Alex von Tunzelmann | |
Birth Place: | United Kingdom |
Occupation: | Historian Screenwriter Author Newspaper Columnist Podcaster |
Nationality: | British |
Education: | Brighton and Hove High School |
Alma Mater: | University College, Oxford |
Genre: | Non-fiction |
Subject: | Cold War British Empire |
Alex von Tunzelmann (born 1977) is a British popular historian, author, newspaper columnist, podcaster and screenwriter.
Tunzelmann has stated that her surname is of German ancestry originating in Saxony in Germany and that she has family connections from Estonia since 1600 and New Zealand since 1850.[1]
Tunzelmann was educated at Brighton and Hove High School,[2] an independent school for girls in Brighton, and at University College at the University of Oxford. She read history and edited both Cherwell and Isis.
From 2008 to 2016, Tunzelmann wrote a column for The Guardian entitled "Reel history", in which she discussed and rated popular films for their historical accuracy.[3] She has also written for The New York Times, Los Angeles Times, The Washington Post, The Daily Telegraph, Conde Nast Traveller, the BBC News website, BBC Lonely Planet Magazine, the Financial Times and The Daily Beast.
Tunselmann has written five non fiction popular history books[4]

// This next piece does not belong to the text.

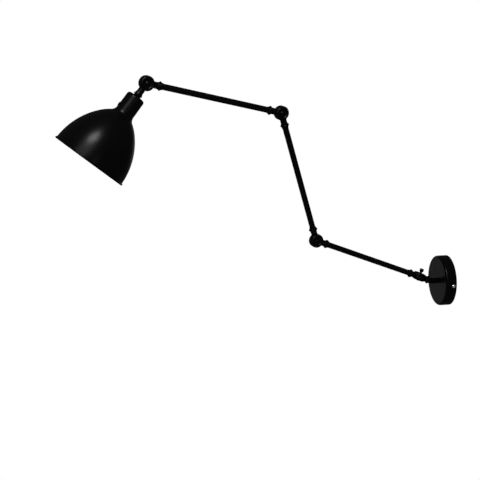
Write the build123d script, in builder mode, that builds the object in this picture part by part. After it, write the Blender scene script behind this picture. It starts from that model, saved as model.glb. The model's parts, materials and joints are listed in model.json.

Tunzelmann collaborated with Jeremy Paxman on his books The Political Animal and On Royalty. She also contributed to The Truth About Markets by John Kay, Does Education Matter? by Alison Wolf, and Not on the Label by Felicity Lawrence.
Tunzelmann is the alternating co-host of the light-hearted British newspaper review podcast Paper Cuts.[7] For BBC Radio 4, she wrote and presented the series The Lucan Obsession series of The History Podcast [8] and also wrote the series History's Secret Heroes.[9]
She has also appeared on the literary discussion radio programme Litbits on Resonance FM, discussing literature and hair. She appears regularly on Sky News and on BBC current affairs programmes.
Tunzelmann wrote the script for the movie Churchill, a film that received mixed reviews. Churchillian biographer Andrew Roberts noted the irony that, "Ms. von Tunzelmann—who once had a column in The Guardian that attacked movies for their historical errors—has twisted the truth about Churchill".[10] Matthew Norman in theLondon Evening Standard acknowledged that despite the films "fancifulness", it was "an interesting and original study of a magnificent but unsaintly man raging in the dark against the dying of the light".[11]
She also wrote episodes of the RAI period drama Medici, focusing on the powerful Florentine family.
Tunzelmann was recognized by the Financial Times as Young Business Writer of the Year, and was shortlisted for the 2022 Wolfson History Prize[12] for Fallen Idols.